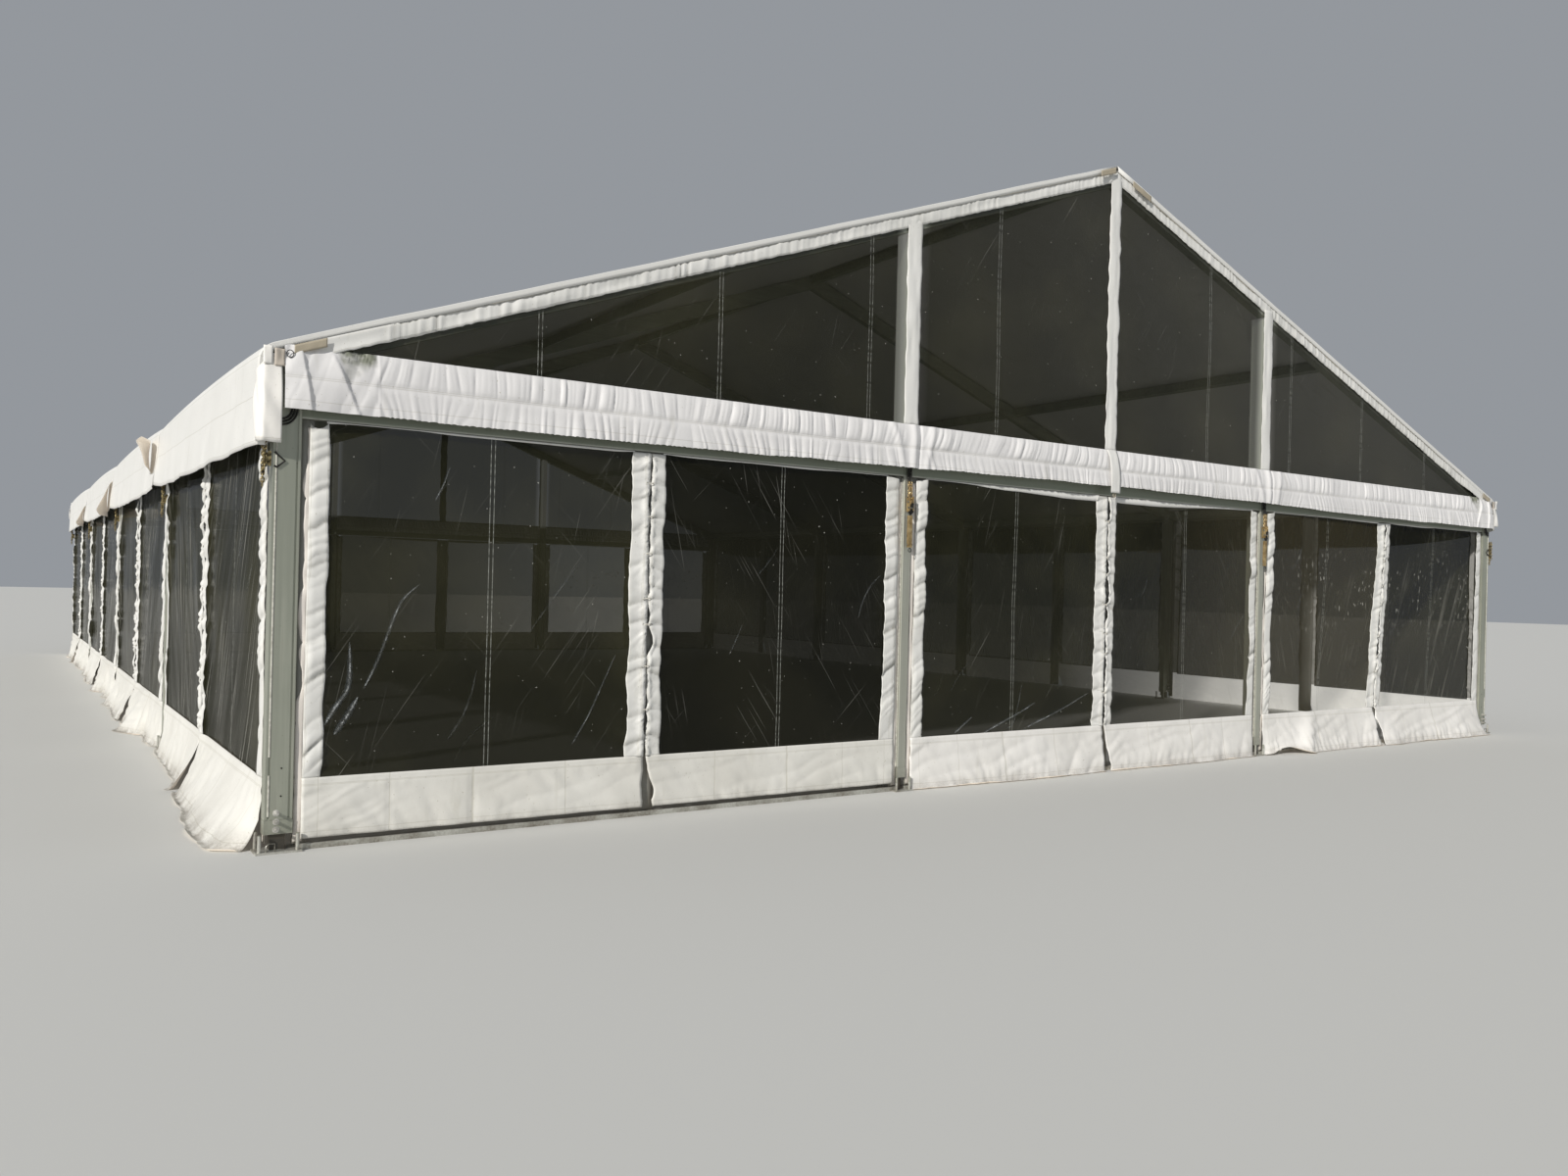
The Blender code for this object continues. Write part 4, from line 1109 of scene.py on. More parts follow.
class Half:
    """One curtain of a bay: distances across run from the post to the laced seam."""

    def __init__(self, wall, number, side):
        low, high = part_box(f"window_{wall}_{number}")
        (ax, ay), (ox, oy) = WALLS[wall]
        alongs = sorted((ax * low.x + ay * low.y, ax * high.x + ay * high.y))
        outs = sorted((ox * low.x + oy * low.y, ox * high.x + oy * high.y))
        self.wall, self.number, self.side = wall, number, side
        self.start, self.end = alongs
        self.width = (self.end - self.start) / 2
        self.plane = outs[1] + 0.008
        self.top = high.z
        self.gable = wall in GABLES
        self.outer = WIDE_BORDER if self.gable and number == 1 and side == 1 else OUTER_BORDER
        self.inner = SEAM_BORDER + (0.014 if side == 0 else -0.012)
        self.skew = -0.16 if (wall, number) == ("front", 3) else 0.0
        self.tag = (wall, number, side)
        self.drawn = 0.32 if self.tag == ("left", 1, 1) else 0.0
        self.seed = 200 + 40 * list(WALLS).index(wall) + 6 * number
        self.own = self.seed + 3 * side

    def along_wall(self, across, up):
        """Distance along the wall; a slack bay hangs askew between its posts."""
        along = self.start + across if self.side == 0 else self.end - across
        share = np.clip((along - self.start) / (self.end - self.start), 0, 1)
        return along + self.skew * eased(2.6 - up, 0.0, 2.3) * np.sin(math.pi * share)

    def place(self, across, out, up):
        grid = on_wall(self.wall, self.along_wall(across, up), self.plane + out, up)
        return grid if self.side == 0 else grid[:, ::-1]

    def flat_place(self, across, up):
        """Flat place of the cloth, kept apart from that of every other curtain."""
        apart = 3.0 * self.side + 7.0 * self.number + 0.45 * (self.seed // 40)
        return stacked(across + self.drawn * up + apart, up)

    def patch(self, across, out, up, seams):
        """Patch with its UVs; a mirrored half is turned round so that it still faces out."""
        flat = self.flat_place(across, up)
        if self.side == 1:
            flat, seams = flat[:, ::-1], seams[:, ::-1]
        return self.place(across, out, up), flat, seams

    def lace(self, up):
        """0 where the seam is laced tight, up to 1 where it gapes between two laces."""
        return folds(up, LACE_PITCH, self.seed, 0.8)

    def from_lace(self, up):
        """Height over the nearest lace."""
        near = np.round(np.asarray(up) / LACE_PITCH)
        offs = np.stack([up - fold_edge(near + step, LACE_PITCH, self.seed) for step in (-1, 0, 1)])
        return np.take_along_axis(offs, np.abs(offs).argmin(0)[None], 0)[0]

    def seam_edge(self, up):
        """Edge of this half at the laced seam."""
        gape = 0.024 if self.side == 0 else 0.046
        gape = gape * (0.10 + 0.90 * eased(ripple(up / 0.27, 9 + 4 * self.side, self.seed), -0.55, 0.35))
        parted = (0.01 if self.side == 0 else 0.09) * eased(0.56 - up, 0.0, 0.5)
        wave = 0.004 * ripple(up / 0.05, 0, self.own) + (0.008 if self.side == 0 else -0.001)
        return self.width - 0.003 - gape * self.lace(up) - parted * self.parting() + wave

    def parting(self):
        return 0.55 + 0.45 * float(dice(self.number, 5, self.seed))

    def calm(self, up):
        """0.25 where the outer border hangs smooth, 1 where it is drawn into folds."""
        drawn = 0.25 + 0.75 * eased(ripple(up / 0.42, 1.5, self.own + 1), -0.55, 0.25)
        return np.maximum(drawn, bump_at(up, 0.58, 0.15) * (self.tag == ("front", 1, 0)))

    def outer_run(self, across, up):
        """Distance across the slanting folds of the outer border."""
        slant = (0.45 + 0.65 * eased(1.5 - up, 0.0, 1.1)) * (1.0 if self.side == 0 else -0.85)
        return up - slant * across + 0.012 * ripple(across / 0.05, up / 0.10, self.own + 23)

    def fold_shade(self, across, up):
        """Painted shade held in the folds of both borders, from 0 to 1."""
        outer = self.calm(up) * np.maximum(valleys(self.outer_run(across, up), 0.235, self.own),
                                           0.45 * valleys(self.outer_run(across, up), 0.083, self.own + 20))
        back = np.maximum(self.width - across, 0)
        over = self.from_lace(up)
        fan = valleys(over / (back + 0.03) + 0.7, 0.85, self.own + 2) * bump_at(over, 0, 0.12)
        drawn = 0.55 * valleys(up + 0.3 * back, 0.205, self.own + 21)
        inner = np.maximum(fan * np.exp(-back / 0.14), drawn)
        return np.where(across < self.width / 2, outer, inner)

    def fold_out(self, across, up):
        """Sharp valleys with smooth cloth between on the outer border, fans at the laces."""
        run = self.outer_run(across, up)
        outer = self.calm(up) * folds(run, 0.235, self.own, 0.42)
        outer = outer + 0.30 * folds(run, 0.083, self.own + 20, 0.8) * eased(self.calm(up), 0.3, 0.9)
        outer_reach = eased(across, 0.02, 0.09) * np.exp(-np.maximum(0, across - self.outer) / 0.05)
        back = self.width - across
        over = self.from_lace(up)
        inside = np.maximum(back, 0)
        fan = folds(over / (inside + 0.03) + 0.7, 0.85, self.own + 2, 0.7) * bump_at(over, 0, 0.13)
        inner = 0.55 * folds(up + 0.3 * back, 0.205, self.own + 21, 0.5)
        inner = inner + 1.1 * fan * np.exp(-inside / 0.11)
        inner = inner + 0.14 * ripple(up / 0.035, back / 0.08, self.own + 22)
        inner_reach = eased(back, -0.01, 0.03) * np.exp(-np.maximum(0, back - self.inner) / 0.05)
        over_film = eased(across, 0.2, 0.6) * eased(back, 0.15, 0.5)
        sway = 0.010 * ripple(across / 0.7, up / 0.8, self.own + 4) * over_film
        ridge = 0.003 * ripple((across + 0.6 * up) / 0.12, (up - across) / 0.9, self.own + 5)
        deep = BORDER_FOLD * (1.0 if self.gable else 1.35)
        return deep * (outer * outer_reach + inner * inner_reach) + sway + ridge * (0.3 + 0.7 * over_film)

    def border_patches(self):
        up = np.linspace(WINDOW_LOW - 0.002, self.top - 0.012, ROWS)[:, None]
        share = np.linspace(0, 1, 11)[None, :]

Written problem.
Return every line of the material exactly.

Answer to this problem.
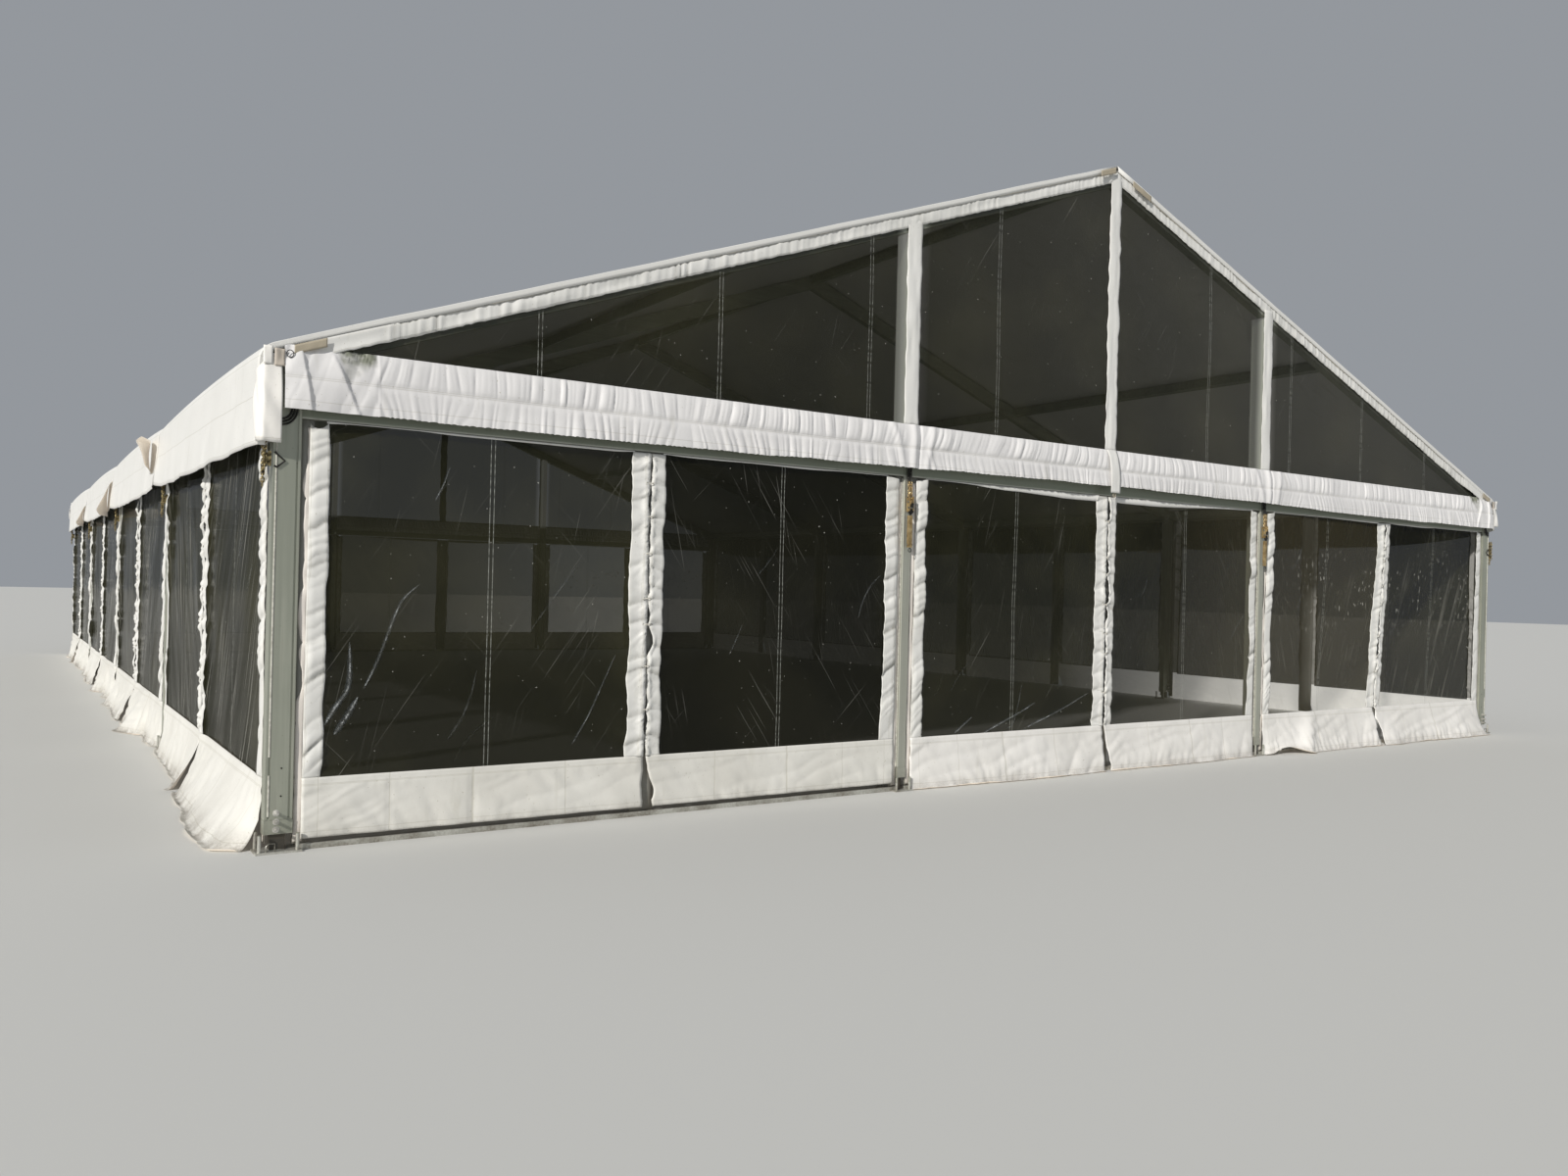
The Blender code for this object continues. Write part 4, from line 1109 of scene.py on. More parts follow.
class Half:
    """One curtain of a bay: distances across run from the post to the laced seam."""

    def __init__(self, wall, number, side):
        low, high = part_box(f"window_{wall}_{number}")
        (ax, ay), (ox, oy) = WALLS[wall]
        alongs = sorted((ax * low.x + ay * low.y, ax * high.x + ay * high.y))
        outs = sorted((ox * low.x + oy * low.y, ox * high.x + oy * high.y))
        self.wall, self.number, self.side = wall, number, side
        self.start, self.end = alongs
        self.width = (self.end - self.start) / 2
        self.plane = outs[1] + 0.008
        self.top = high.z
        self.gable = wall in GABLES
        self.outer = WIDE_BORDER if self.gable and number == 1 and side == 1 else OUTER_BORDER
        self.inner = SEAM_BORDER + (0.014 if side == 0 else -0.012)
        self.skew = -0.16 if (wall, number) == ("front", 3) else 0.0
        self.tag = (wall, number, side)
        self.drawn = 0.32 if self.tag == ("left", 1, 1) else 0.0
        self.seed = 200 + 40 * list(WALLS).index(wall) + 6 * number
        self.own = self.seed + 3 * side

    def along_wall(self, across, up):
        """Distance along the wall; a slack bay hangs askew between its posts."""
        along = self.start + across if self.side == 0 else self.end - across
        share = np.clip((along - self.start) / (self.end - self.start), 0, 1)
        return along + self.skew * eased(2.6 - up, 0.0, 2.3) * np.sin(math.pi * share)

    def place(self, across, out, up):
        grid = on_wall(self.wall, self.along_wall(across, up), self.plane + out, up)
        return grid if self.side == 0 else grid[:, ::-1]

    def flat_place(self, across, up):
        """Flat place of the cloth, kept apart from that of every other curtain."""
        apart = 3.0 * self.side + 7.0 * self.number + 0.45 * (self.seed // 40)
        return stacked(across + self.drawn * up + apart, up)

    def patch(self, across, out, up, seams):
        """Patch with its UVs; a mirrored half is turned round so that it still faces out."""
        flat = self.flat_place(across, up)
        if self.side == 1:
            flat, seams = flat[:, ::-1], seams[:, ::-1]
        return self.place(across, out, up), flat, seams

    def lace(self, up):
        """0 where the seam is laced tight, up to 1 where it gapes between two laces."""
        return folds(up, LACE_PITCH, self.seed, 0.8)

    def from_lace(self, up):
        """Height over the nearest lace."""
        near = np.round(np.asarray(up) / LACE_PITCH)
        offs = np.stack([up - fold_edge(near + step, LACE_PITCH, self.seed) for step in (-1, 0, 1)])
        return np.take_along_axis(offs, np.abs(offs).argmin(0)[None], 0)[0]

    def seam_edge(self, up):
        """Edge of this half at the laced seam."""
        gape = 0.024 if self.side == 0 else 0.046
        gape = gape * (0.10 + 0.90 * eased(ripple(up / 0.27, 9 + 4 * self.side, self.seed), -0.55, 0.35))
        parted = (0.01 if self.side == 0 else 0.09) * eased(0.56 - up, 0.0, 0.5)
        wave = 0.004 * ripple(up / 0.05, 0, self.own) + (0.008 if self.side == 0 else -0.001)
        return self.width - 0.003 - gape * self.lace(up) - parted * self.parting() + wave

    def parting(self):
        return 0.55 + 0.45 * float(dice(self.number, 5, self.seed))

    def calm(self, up):
        """0.25 where the outer border hangs smooth, 1 where it is drawn into folds."""
        drawn = 0.25 + 0.75 * eased(ripple(up / 0.42, 1.5, self.own + 1), -0.55, 0.25)
        return np.maximum(drawn, bump_at(up, 0.58, 0.15) * (self.tag == ("front", 1, 0)))

    def outer_run(self, across, up):
        """Distance across the slanting folds of the outer border."""
        slant = (0.45 + 0.65 * eased(1.5 - up, 0.0, 1.1)) * (1.0 if self.side == 0 else -0.85)
        return up - slant * across + 0.012 * ripple(across / 0.05, up / 0.10, self.own + 23)

    def fold_shade(self, across, up):
        """Painted shade held in the folds of both borders, from 0 to 1."""
        outer = self.calm(up) * np.maximum(valleys(self.outer_run(across, up), 0.235, self.own),
                                           0.45 * valleys(self.outer_run(across, up), 0.083, self.own + 20))
        back = np.maximum(self.width - across, 0)
        over = self.from_lace(up)
        fan = valleys(over / (back + 0.03) + 0.7, 0.85, self.own + 2) * bump_at(over, 0, 0.12)
        drawn = 0.55 * valleys(up + 0.3 * back, 0.205, self.own + 21)
        inner = np.maximum(fan * np.exp(-back / 0.14), drawn)
        return np.where(across < self.width / 2, outer, inner)

    def fold_out(self, across, up):
        """Sharp valleys with smooth cloth between on the outer border, fans at the laces."""
        run = self.outer_run(across, up)
        outer = self.calm(up) * folds(run, 0.235, self.own, 0.42)
        outer = outer + 0.30 * folds(run, 0.083, self.own + 20, 0.8) * eased(self.calm(up), 0.3, 0.9)
        outer_reach = eased(across, 0.02, 0.09) * np.exp(-np.maximum(0, across - self.outer) / 0.05)
        back = self.width - across
        over = self.from_lace(up)
        inside = np.maximum(back, 0)
        fan = folds(over / (inside + 0.03) + 0.7, 0.85, self.own + 2, 0.7) * bump_at(over, 0, 0.13)
        inner = 0.55 * folds(up + 0.3 * back, 0.205, self.own + 21, 0.5)
        inner = inner + 1.1 * fan * np.exp(-inside / 0.11)
        inner = inner + 0.14 * ripple(up / 0.035, back / 0.08, self.own + 22)
        inner_reach = eased(back, -0.01, 0.03) * np.exp(-np.maximum(0, back - self.inner) / 0.05)
        over_film = eased(across, 0.2, 0.6) * eased(back, 0.15, 0.5)
        sway = 0.010 * ripple(across / 0.7, up / 0.8, self.own + 4) * over_film
        ridge = 0.003 * ripple((across + 0.6 * up) / 0.12, (up - across) / 0.9, self.own + 5)
        deep = BORDER_FOLD * (1.0 if self.gable else 1.35)
        return deep * (outer * outer_reach + inner * inner_reach) + sway + ridge * (0.3 + 0.7 * over_film)

    def border_patches(self):
        up = np.linspace(WINDOW_LOW - 0.002, self.top - 0.012, ROWS)[:, None]
        share = np.linspace(0, 1, 11)[None, :]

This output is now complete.